Task to complete: Collect all lines from the records below that include the word "parts".

── Data supplied ──

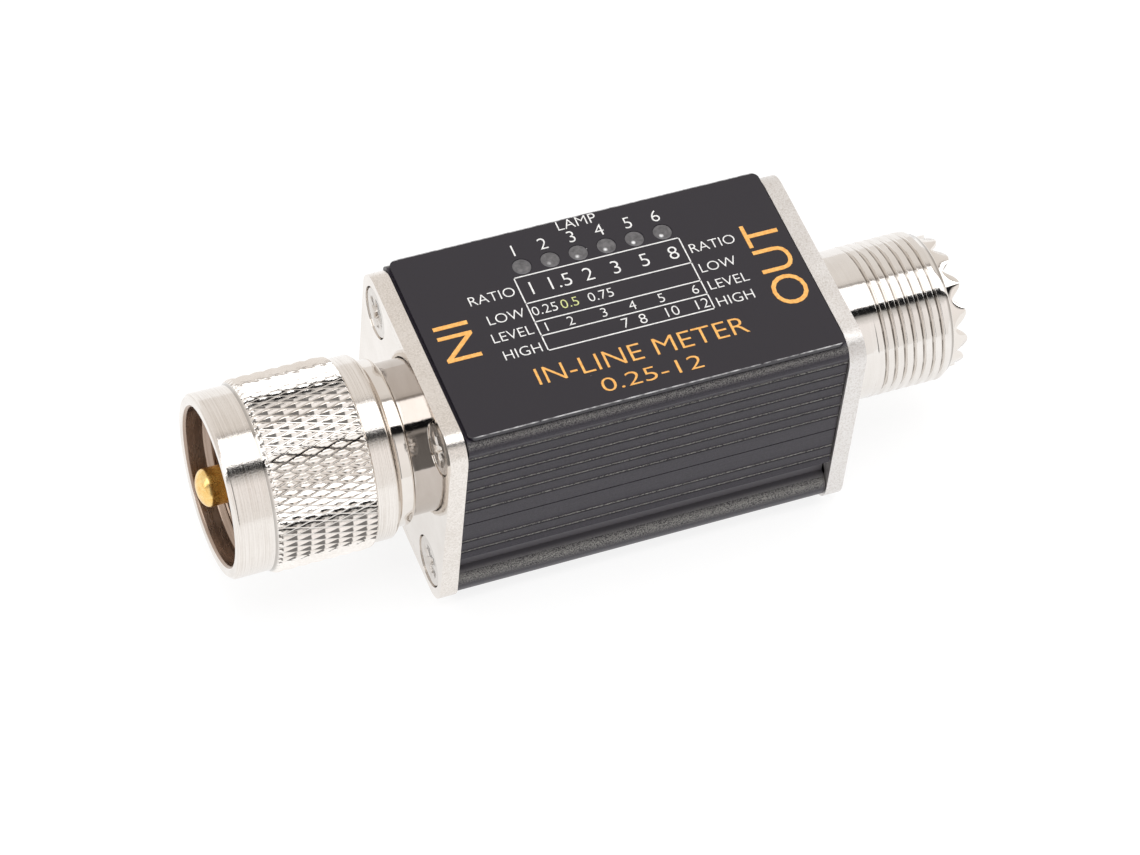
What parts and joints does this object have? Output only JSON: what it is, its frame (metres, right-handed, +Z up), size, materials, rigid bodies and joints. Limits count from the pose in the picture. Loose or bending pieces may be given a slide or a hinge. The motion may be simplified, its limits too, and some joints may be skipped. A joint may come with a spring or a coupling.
{
  "type": "in-line swr meter",
  "caption": "Small in-line radio power and standing-wave meter: ribbed black case with a label plate of indicator windows, a threaded socket, and a plug with a knurled free nut.",
  "frame": {"origin": "under the middle of the object's length and width, on the flat surface that its two square flanges stand on", "axes": "+X along the signal line from the plug end to the socket end, +Z up towards the label plate, +Y away from the front side"},
  "size_m": [0.0808, 0.0254, 0.0259],
  "materials": {
    "nickel_plate": "bright nickel plate over brass",
    "satin_nickel": "turned satin nickel plate",
    "gold_plate": "gold plate",
    "screw_steel": "nickel-plated steel",
    "black_anodised": "black anodised, satin",
    "label_black": "glossy printed film",
    "smoked_window": "smoked and frosted",
    "clear_lamp": "clear moulded",
    "white_insulator": "white, slightly waxy",
    "board_green": "solder mask",
    "ferrite": "fired ferrite",
    "enamelled_copper": "enamelled copper wire",
    "tinned_copper": "tinned copper",
    "chip_black": "moulded, matt",
    "chip_ceramic": "tan ceramic",
    "resistor_black": "glazed top"
  },
  "bodies": {
    "meter": {"centre_pin": "gold_plate", "ceramic_capacitor_1": "chip_ceramic", "ceramic_capacitor_2": "chip_ceramic", "circuit_board": "board_green", "controller_chip": "chip_black", "current_core": "ferrite", "current_winding": "enamelled_copper", "forward_diode": "chip_black", "label_plate": "label_black", "lamp_1": "clear_lamp", "lamp_2": "clear_lamp", "lamp_3": "clear_lamp", "lamp_4": "clear_lamp", "lamp_5": "clear_lamp", "lamp_6": "clear_lamp", "lamp_window_1": "smoked_window", "lamp_window_2": "smoked_window", "lamp_window_3": "smoked_window", "lamp_window_4": "smoked_window", "lamp_window_5": "smoked_window", "lamp_window_6": "smoked_window", "lower_shell": "black_anodised", "plug_body": "nickel_plate", "plug_insulator": "white_insulator", "plug_screw_1": "screw_steel", "plug_screw_2": "screw_steel", "plug_screw_3": "screw_steel", "plug_screw_4": "screw_steel", "reflected_diode": "chip_black", "resistor_1": "resistor_black", "resistor_2": "resistor_black", "resistor_3": "resistor_black", "resistor_4": "resistor_black", "sense_wire": "tinned_copper", "socket_body": "satin_nickel", "socket_contact": "gold_plate", "socket_insulator": "white_insulator", "socket_screw_1": "screw_steel", "socket_screw_2": "screw_steel", "socket_screw_3": "screw_steel", "socket_screw_4": "screw_steel", "storage_capacitor": "tinned_copper", "through_line": "tinned_copper", "upper_shell": "black_anodised", "voltage_core": "ferrite", "voltage_regulator": "chip_black", "voltage_winding": "enamelled_copper"},
    "nut_ring": {"nut_ring": "nickel_plate"},
    "coupling_nut": {"coupling_nut": "satin_nickel"}
  },
  "joints": [
    {"name": "nut_slide", "type": "slide", "parent": "meter", "child": "nut_ring", "axis": [-1, 0, 0], "range_m": [-0.0008, 0.0025]},
    {"name": "nut_spin", "type": "hinge", "parent": "nut_ring", "child": "coupling_nut", "pos_m": [-0.03085, 0, 0.0127], "axis": [1, 0, 0], "continuous": true}
  ]
}
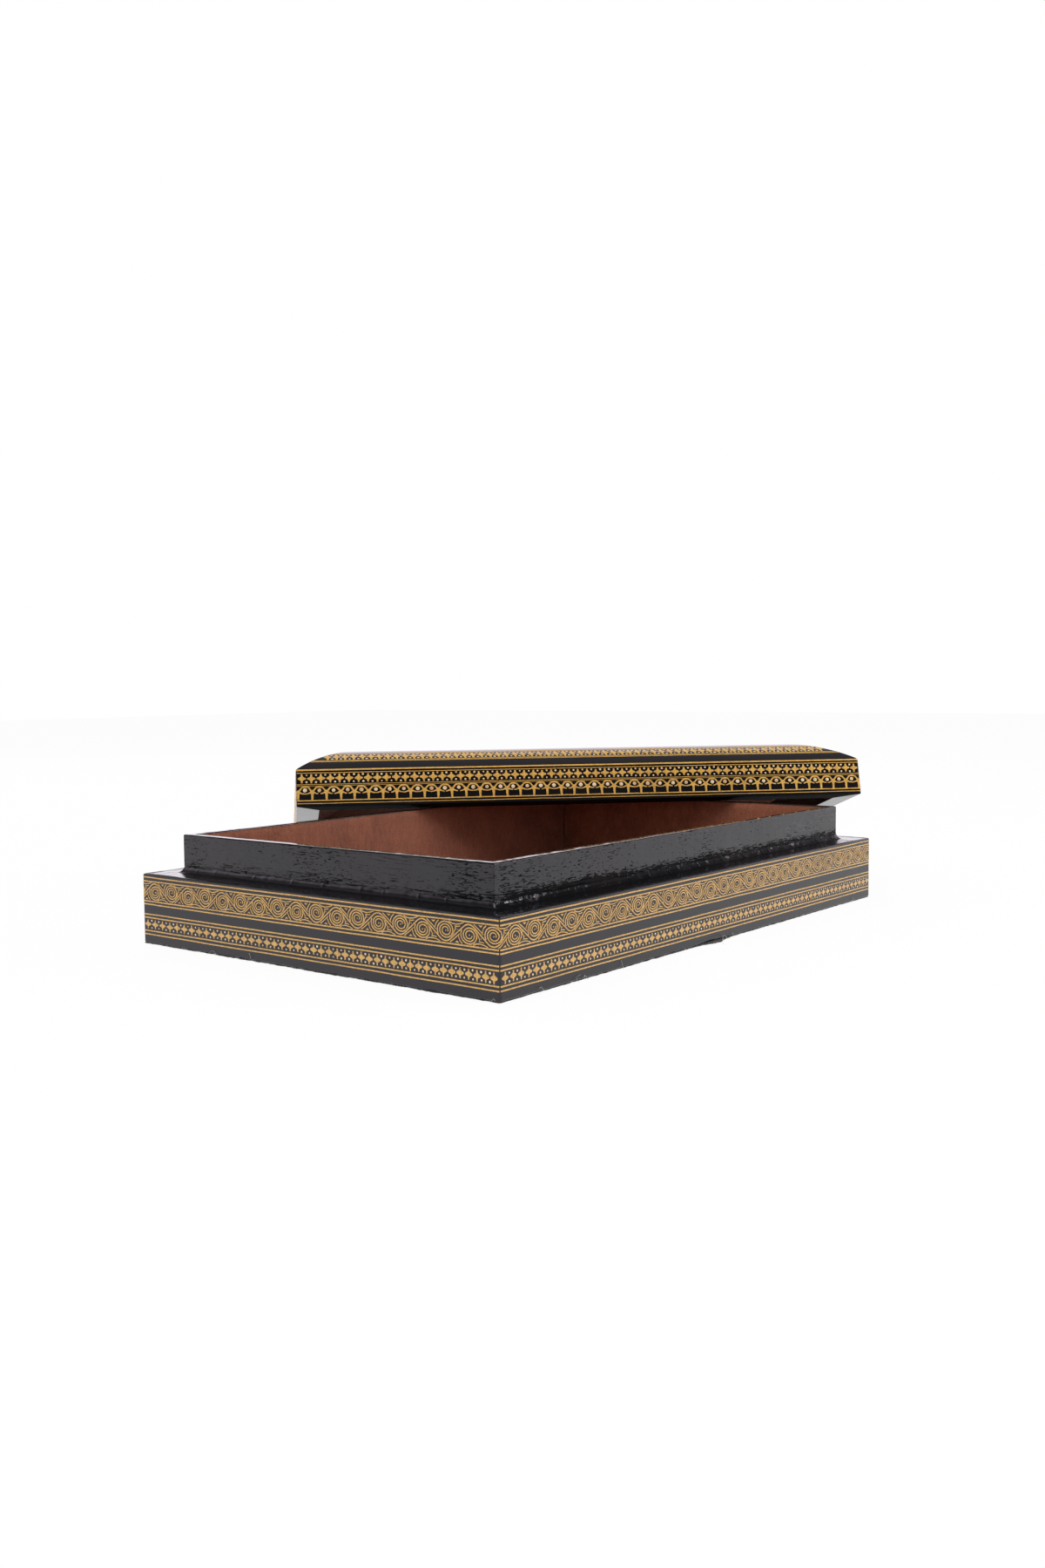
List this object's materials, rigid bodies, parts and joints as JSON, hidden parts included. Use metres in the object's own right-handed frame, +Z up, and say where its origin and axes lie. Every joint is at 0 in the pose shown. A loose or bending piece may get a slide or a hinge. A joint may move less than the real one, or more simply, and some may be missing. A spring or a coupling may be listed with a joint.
{
  "type": "lidded box",
  "caption": "Low rectangular lacquered papier-mache box with an inner collar, velvet lining and a domed lift-off lid, shown opened with the lid leaning across the far corner.",
  "frame": {"origin": "centre of the base's underside, on the surface it stands on", "axes": "+X along the base's long side, +Y along its short side away from the front, +Z up"},
  "size_m": [0.4721, 0.3731, 0.0773],
  "materials": {
    "black_lacquer": "gloss",
    "pasteboard": "matte",
    "velvet": "matte",
    "underside_cloth": "matte",
    "gold_paint": "satin",
    "cream_paint": "satin"
  },
  "bodies": {
    "base": {"underside_felt": "underside_cloth", "bottom_board": "pasteboard", "front_wall": "black_lacquer", "back_wall": "black_lacquer", "left_wall": "black_lacquer", "right_wall": "black_lacquer", "collar_front": "black_lacquer", "collar_back": "black_lacquer", "collar_left": "black_lacquer", "collar_right": "black_lacquer", "floor_lining": "velvet", "lining_front": "velvet", "lining_back": "velvet", "lining_left": "velvet", "lining_right": "velvet"},
    "lid": {"lid_top": "black_lacquer", "lid_lining": "velvet", "lid_front_wall": "black_lacquer", "lid_back_wall": "black_lacquer", "lid_left_wall": "black_lacquer", "lid_right_wall": "black_lacquer"}
  },
  "joints": [
    {"name": "lid_lift", "type": "slide", "parent": "base", "child": "lid", "axis": [0, 0, 1], "range_m": [0, 0.08]}
  ]
}
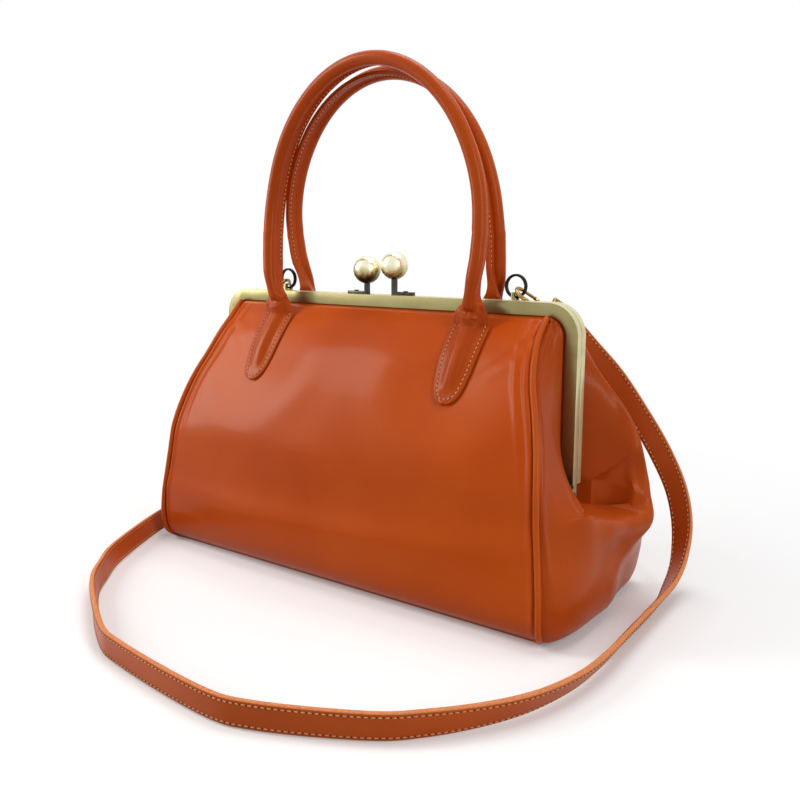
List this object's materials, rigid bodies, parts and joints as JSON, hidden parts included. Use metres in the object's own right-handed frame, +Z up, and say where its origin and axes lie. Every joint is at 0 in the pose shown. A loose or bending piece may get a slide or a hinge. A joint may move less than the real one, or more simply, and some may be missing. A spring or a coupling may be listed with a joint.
{
  "type": "kiss lock frame purse",
  "caption": "Leather purse hung from a hinged metal channel frame with a ball kiss lock, two rolled handles, sewn tabs and a clip-on shoulder strap.",
  "frame": {"origin": "on the floor under the middle of the bag, halfway between the two frame legs", "axes": "+Z up, +X to the right along the frame, the front panel faces -Y"},
  "size_m": [0.4061, 0.3077, 0.3487],
  "materials": {
    "frame_metal": "antique brass plate, brushed, with bright worn edges",
    "rivet_metal": "dull antique brass",
    "ball_brass": "polished antique brass with dark patina",
    "dark_metal": "dark gunmetal",
    "packing_strip": "paper cord",
    "lining_cloth": "woven lining cloth",
    "board": "stiff base board",
    "rope_core": "cotton rope",
    "black_wire": "blackened spring wire",
    "hook_brass": "antique brass",
    "piping_leather": "glossy smooth leather",
    "handle_leather": "glossy smooth leather",
    "strap_leather": "glossy smooth leather",
    "gusset_leather": "glossy smooth leather",
    "panel_leather": "glossy smooth leather"
  },
  "bodies": {
    "bag": {"back_frame": "frame_metal", "hinge_rivet_right": "rivet_metal", "hinge_rivet_left": "rivet_metal", "back_clasp_arm": "dark_metal", "back_clasp_ball": "ball_brass", "back_clasp_pin": "dark_metal", "back_packing": "packing_strip", "back_panel": "panel_leather", "front_panel_lower": "panel_leather", "back_gusset_right": "gusset_leather", "back_gusset_left": "gusset_leather", "lower_gusset_right": "gusset_leather", "lower_gusset_left": "gusset_leather", "base_leather": "panel_leather", "base_board": "board", "back_piping": "piping_leather", "front_piping_lower": "piping_leather", "lining_tub": "lining_cloth", "back_lining": "lining_cloth", "back_tab_right": "handle_leather", "back_tab_left": "handle_leather", "back_neck_right": "handle_leather", "back_neck_left": "handle_leather", "ring_eye_right": "rivet_metal", "ring_eye_left": "rivet_metal", "split_ring_right": "black_wire", "split_ring_left": "black_wire", "snap_hook_right": "hook_brass", "snap_hook_left": "hook_brass", "hook_swivel_right": "hook_brass", "hook_swivel_left": "hook_brass", "shoulder_strap": "strap_leather"},
    "front_half": {"front_frame": "frame_metal", "front_clasp_arm": "dark_metal", "front_clasp_ball": "ball_brass", "front_clasp_pin": "dark_metal", "front_packing": "packing_strip", "front_panel_fold": "panel_leather", "front_panel_upper": "panel_leather", "front_gusset_right": "gusset_leather", "front_gusset_left": "gusset_leather", "front_piping_fold_right": "piping_leather", "front_piping_fold_left": "piping_leather", "front_piping_upper_right": "piping_leather", "front_piping_upper_left": "piping_leather", "front_lining": "lining_cloth", "front_tab_right": "handle_leather", "front_tab_left": "handle_leather", "front_neck_right": "handle_leather", "front_neck_left": "handle_leather"},
    "front_handle": {"front_handle_cover": "handle_leather", "front_handle_core": "rope_core"},
    "back_handle": {"back_handle_cover": "handle_leather", "back_handle_core": "rope_core"},
    "right_gate": {"hook_gate_right": "hook_brass"},
    "left_gate": {"hook_gate_left": "hook_brass"}
  },
  "joints": [
    {"name": "frame_hinge", "type": "hinge", "parent": "bag", "child": "front_half", "pos_m": [0, 0, 0.073], "axis": [1, 0, 0], "range_deg": [0, 60], "deforming": ["front_panel_fold", "front_piping_fold_right", "front_piping_fold_left", "front_gusset_right", "front_gusset_left"]},
    {"name": "front_handle_fold", "type": "hinge", "parent": "front_half", "child": "front_handle", "pos_m": [0, -0.0222, 0.201], "axis": [1, 0, 0], "range_deg": [0, 60], "deforming": ["front_neck_right", "front_neck_left"]},
    {"name": "back_handle_fold", "type": "hinge", "parent": "bag", "child": "back_handle", "pos_m": [0, 0.0144, 0.201], "axis": [-1, 0, 0], "range_deg": [0, 80], "deforming": ["back_neck_right", "back_neck_left"]},
    {"name": "right_gate_hinge", "type": "hinge", "parent": "bag", "child": "right_gate", "pos_m": [0.10585, 0.01973, 0.19268], "axis": [0.7177, 0.0148, 0.6962], "range_deg": [0, 14], "stiffness_Nm_per_rad": 0.004},
    {"name": "left_gate_hinge", "type": "hinge", "parent": "bag", "child": "left_gate", "pos_m": [-0.10585, 0.01973, 0.19268], "axis": [0.7177, -0.0148, -0.6962], "range_deg": [0, 14], "stiffness_Nm_per_rad": 0.004}
  ]
}
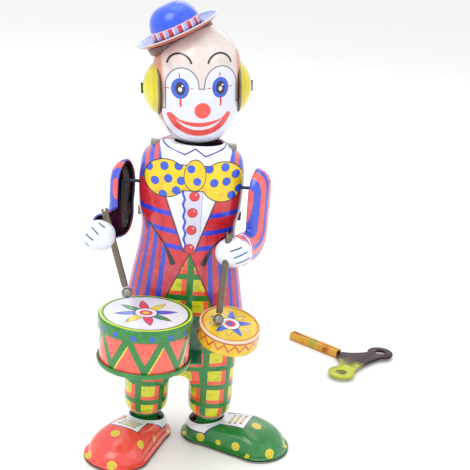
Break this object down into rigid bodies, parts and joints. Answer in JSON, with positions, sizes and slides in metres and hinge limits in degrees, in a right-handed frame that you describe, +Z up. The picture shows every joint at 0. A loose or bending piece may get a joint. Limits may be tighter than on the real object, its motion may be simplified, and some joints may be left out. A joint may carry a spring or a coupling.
{
  "type": "wind-up tin drummer toy",
  "caption": "Clockwork tinplate clown in a bowler hat that nods and beats a bass drum and a small drum with hinged arms, with its loose winding key.",
  "frame": {"origin": "middle of the footprint of toy and key, on the surface they stand on", "axes": "+Z up, +X to the onlooker's right, -Y towards the onlooker whom the clown faces"},
  "size_m": [0.1697, 0.1849, 0.2071],
  "materials": {
    "skin": "glossy litho print",
    "yellow_tin": "glossy litho print",
    "blue_tin": "glossy litho print",
    "brim_tin": "glossy litho print",
    "seat_tin": "glossy litho print",
    "coat_tin": "glossy litho print",
    "arm_tin": "glossy litho print",
    "plaid_tin": "glossy litho print",
    "coral_tin": "glossy litho print",
    "green_tin": "glossy litho print",
    "white_tin": "glossy litho print",
    "steel": "bright, lightly worn",
    "dark_steel": "dark lacquer",
    "spring_steel": "blued",
    "brass": "bright",
    "zinc_plate": "yellow passivated, iridescent"
  },
  "bodies": {
    "body": {"coat_front": "coat_tin", "coat_back": "coat_tin", "trousers_front": "plaid_tin", "trousers_back": "plaid_tin", "right_shoe": "coral_tin", "right_sole": "steel", "left_shoe": "green_tin", "left_sole": "steel", "drum_cap": "green_tin", "drum_shell": "coral_tin", "drum_pan": "green_tin", "small_drum_cap": "yellow_tin", "small_drum_pan": "yellow_tin", "drum_bracket": "green_tin", "clockwork_front_plate": "steel", "clockwork_back_plate": "steel", "lower_left_pillar": "steel", "lower_right_pillar": "steel", "upper_left_pillar": "steel", "upper_right_pillar": "steel", "rocker_pin": "steel", "mainspring": "spring_steel"},
    "head": {"rocker": "steel", "neck_plate": "steel", "face_shell": "skin", "rear_head_shell": "skin", "right_hair_puff": "yellow_tin", "right_hair_tab": "dark_steel", "left_hair_puff": "yellow_tin", "left_hair_tab": "dark_steel", "hat_crown": "blue_tin", "hat_brim": "brim_tin", "hat_seat_ring": "seat_tin"},
    "right_arm_body": {"right_arm": "arm_tin", "right_glove": "white_tin", "right_stick": "steel", "right_stick_ball": "steel", "right_shoulder_wire": "steel"},
    "left_arm_body": {"left_arm": "arm_tin", "left_glove": "white_tin", "left_stick": "steel", "left_stick_ball": "steel", "left_shoulder_wire": "steel"},
    "right_link": {"right_lift_link": "steel"},
    "left_link": {"left_lift_link": "steel"},
    "great_wheel_body": {"great_wheel": "brass"},
    "click_body": {"click": "steel"},
    "winding_body": {"winding_arbor": "steel", "ratchet_wheel": "steel"},
    "second_body": {"second_arbor": "steel", "second_wheel": "brass"},
    "crank_body": {"crank_arbor": "steel", "crank_wheel": "brass"},
    "fan_body": {"fan_arbor": "steel", "fan": "steel"},
    "key": {"key_tube": "zinc_plate", "key_handle": "zinc_plate"}
  },
  "joints": [
    {"name": "rocker_swing", "type": "hinge", "parent": "body", "child": "head", "pos_m": [-0.0407, -0.03575, 0.12], "axis": [0, 1, 0], "range_deg": [0, 4.8]},
    {"name": "right_arm_swing", "type": "hinge", "parent": "body", "child": "right_arm_body", "pos_m": [-0.0692, -0.04025, 0.1285], "axis": [1, 0, 0], "range_deg": [0, 10.44]},
    {"name": "left_arm_swing", "type": "hinge", "parent": "body", "child": "left_arm_body", "pos_m": [-0.0122, -0.04025, 0.1285], "axis": [1, 0, 0], "range_deg": [-10.44, 0]},
    {"name": "right_link_pivot", "type": "hinge", "parent": "head", "child": "right_link", "pos_m": [-0.05439, -0.034, 0.11943], "axis": [0, 1, 0], "range_deg": [-4.8, 0]},
    {"name": "left_link_pivot", "type": "hinge", "parent": "head", "child": "left_link", "pos_m": [-0.02701, -0.034, 0.12057], "axis": [0, 1, 0], "range_deg": [-4.8, 0]},
    {"name": "great_wheel_spin", "type": "hinge", "parent": "body", "child": "great_wheel_body", "pos_m": [-0.0407, -0.03175, 0.088], "axis": [0, 1, 0], "continuous": true},
    {"name": "second_spin", "type": "hinge", "parent": "body", "child": "second_body", "pos_m": [-0.0307, -0.03175, 0.09918], "axis": [0, 1, 0], "continuous": true},
    {"name": "crank_spin", "type": "hinge", "parent": "body", "child": "crank_body", "pos_m": [-0.0407, -0.03175, 0.10581], "axis": [0, 1, 0], "continuous": true},
    {"name": "fan_spin", "type": "hinge", "parent": "body", "child": "fan_body", "pos_m": [-0.0497, -0.03175, 0.11017], "axis": [0, 1, 0], "continuous": true},
    {"name": "winding_spin", "type": "hinge", "parent": "body", "child": "winding_body", "pos_m": [-0.0407, -0.03175, 0.088], "axis": [0, 1, 0], "continuous": true},
    {"name": "click_pivot", "type": "hinge", "parent": "great_wheel_body", "child": "click_body", "pos_m": [-0.0487, -0.03175, 0.088], "axis": [0, 1, 0], "range_deg": [0, 12], "stiffness_Nm_per_rad": 0.0005},
    {"name": "key_lift", "type": "slide", "parent": "body", "child": "key", "axis": [0, 0, 1], "range_m": [0, 0.06]}
  ],
  "couplings": [
    {"joint": "right_arm_swing", "follows": "rocker_swing", "ratio": 2.1746},
    {"joint": "left_arm_swing", "follows": "rocker_swing", "ratio": -2.1746},
    {"joint": "right_link_pivot", "follows": "rocker_swing", "ratio": -1},
    {"joint": "left_link_pivot", "follows": "rocker_swing", "ratio": -1},
    {"joint": "second_spin", "follows": "great_wheel_spin", "ratio": -4},
    {"joint": "crank_spin", "follows": "great_wheel_spin", "ratio": 12},
    {"joint": "fan_spin", "follows": "great_wheel_spin", "ratio": -36}
  ]
}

───

Task output:
What parts and joints does this object have? Output only JSON: what it is, its frame (metres, right-handed, +Z up), size, materials, rigid bodies and joints. Limits count from the pose in the picture. Loose or bending pieces may be given a slide or a hinge. The motion may be simplified, its limits too, and some joints may be skipped. A joint may come with a spring or a coupling.
List this object's materials, rigid bodies, parts and joints as JSON, hidden parts included. Use metres in the object's own right-handed frame, +Z up, and say where its origin and axes lie. Every joint is at 0 in the pose shown. A loose or bending piece may get a slide or a hinge. A joint may move less than the real one, or more simply, and some may be missing. A spring or a coupling may be listed with a joint.
List this object's materials, rigid bodies, parts and joints as JSON, hidden parts included. Use metres in the object's own right-handed frame, +Z up, and say where its origin and axes lie. Every joint is at 0 in the pose shown. A loose or bending piece may get a slide or a hinge. A joint may move less than the real one, or more simply, and some may be missing. A spring or a coupling may be listed with a joint.
Break this object down into rigid bodies, parts and joints. Answer in JSON, with positions, sizes and slides in metres and hinge limits in degrees, in a right-handed frame that you describe, +Z up. The picture shows every joint at 0. A loose or bending piece may get a joint. Limits may be tighter than on the real object, its motion may be simplified, and some joints may be left out. A joint may carry a spring or a coupling.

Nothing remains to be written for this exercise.